» WHAT IS NEEDED
Note each line where "from" appears, and copy it.
+--
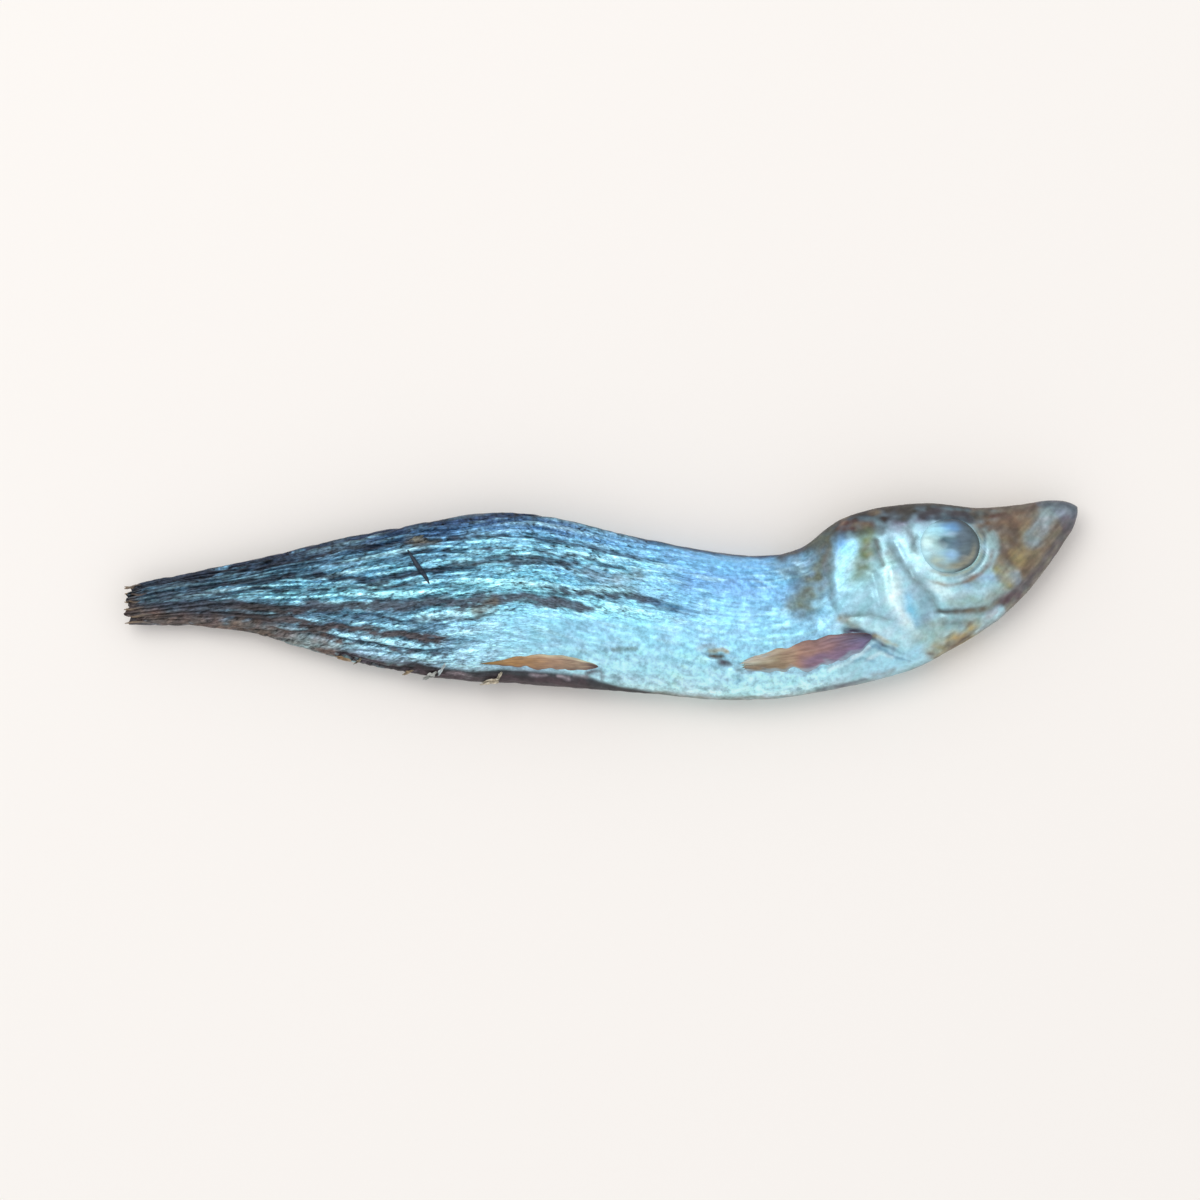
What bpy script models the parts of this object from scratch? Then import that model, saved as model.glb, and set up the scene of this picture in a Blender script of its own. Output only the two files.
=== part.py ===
"""One small smoked fish, dried flat and stiff, lying on its left side with its right side up.

Lengths are in millimetres until the mesh is made, which is in metres with +Z up. X runs from the tail stub to
the snout, Y from the belly to the back, and the origin is under the middle of the fish's box.
"""

import math
from collections import namedtuple

import bmesh
import bpy
import numpy as np
from mathutils import Matrix, Vector
from mathutils.bvhtree import BVHTree

MM = 0.001

# Each section joins a point of the back to a point of the belly, as (x, y) from the middle of the tail's end.
Section = namedtuple("Section", "back belly half_thick")
SECTIONS = (
    Section((0.0, 1.9), (0.0, -2.1), 0.8),  # end of the tail stub
    Section((5.3, 3.0), (4.6, -2.2), 1.2),
    Section((12.3, 4.4), (11.2, -2.6), 1.7),
    Section((26.6, 7.6), (26.2, -6.4), 2.6),  # behind the vent
    Section((33.7, 8.9), (33.7, -7.7), 2.9),
    Section((40.9, 9.5), (41.2, -8.3), 3.2),  # highest part of the back
    Section((55.2, 6.7), (55.7, -9.4), 3.4),
    Section((62.5, 5.4), (63.2, -10.0), 3.4),  # deepest part of the belly
    Section((67.2, 5.1), (69.2, -9.8), 3.35),  # hollow of the nape
    Section((70.6, 5.7), (74.6, -8.9), 3.35),
    Section((75.5, 9.0), (83.0, -6.7), 3.55),  # crown, behind the gill cover
    Section((79.9, 10.2), (87.4, -4.4), 3.55),
    Section((84.7, 10.6), (91.2, -2.0), 3.3),  # across the eye
    Section((89.8, 10.1), (94.4, 0.9), 2.7),
    Section((94.0, 10.4), (96.9, 4.0), 2.0),
    Section((97.4, 10.9), (98.8, 6.8), 1.4),  # upturned snout
    Section((99.2, 10.7), (99.7, 8.6), 0.95),
    Section((100.0, 10.0), (100.0, 9.4), 0.5),
)
MIDDLE_HEIGHT = 3.25  # of the fish's middle plane over what it lies on
TAIL_SAG = 0.8  # how much lower the tail's middle is
TAIL_SAG_END = 40.0

# The section's outline is the sine of its angle to these powers: a full round back and a keeled belly.
BACK_POWER = 0.70
BELLY_POWER = 0.95

HEAD_START = 70.0
BODY_STEPS = 46
HEAD_STEPS = 38
UPPER_STEPS = 30
LOWER_STEPS = 16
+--
» WRITTEN RESPONSE
What bpy script models the parts of this object from scratch? Then import that model, saved as model.glb, and set up the scene of this picture in a Blender script of its own. Output only the two files.
Lengths are in millimetres until the mesh is made, which is in metres with +Z up. X runs from the tail stub to
the snout, Y from the belly to the back, and the origin is under the middle of the fish's box.
from collections import namedtuple
from mathutils import Matrix, Vector
from mathutils.bvhtree import BVHTree
# Each section joins a point of the back to a point of the belly, as (x, y) from the middle of the tail's end.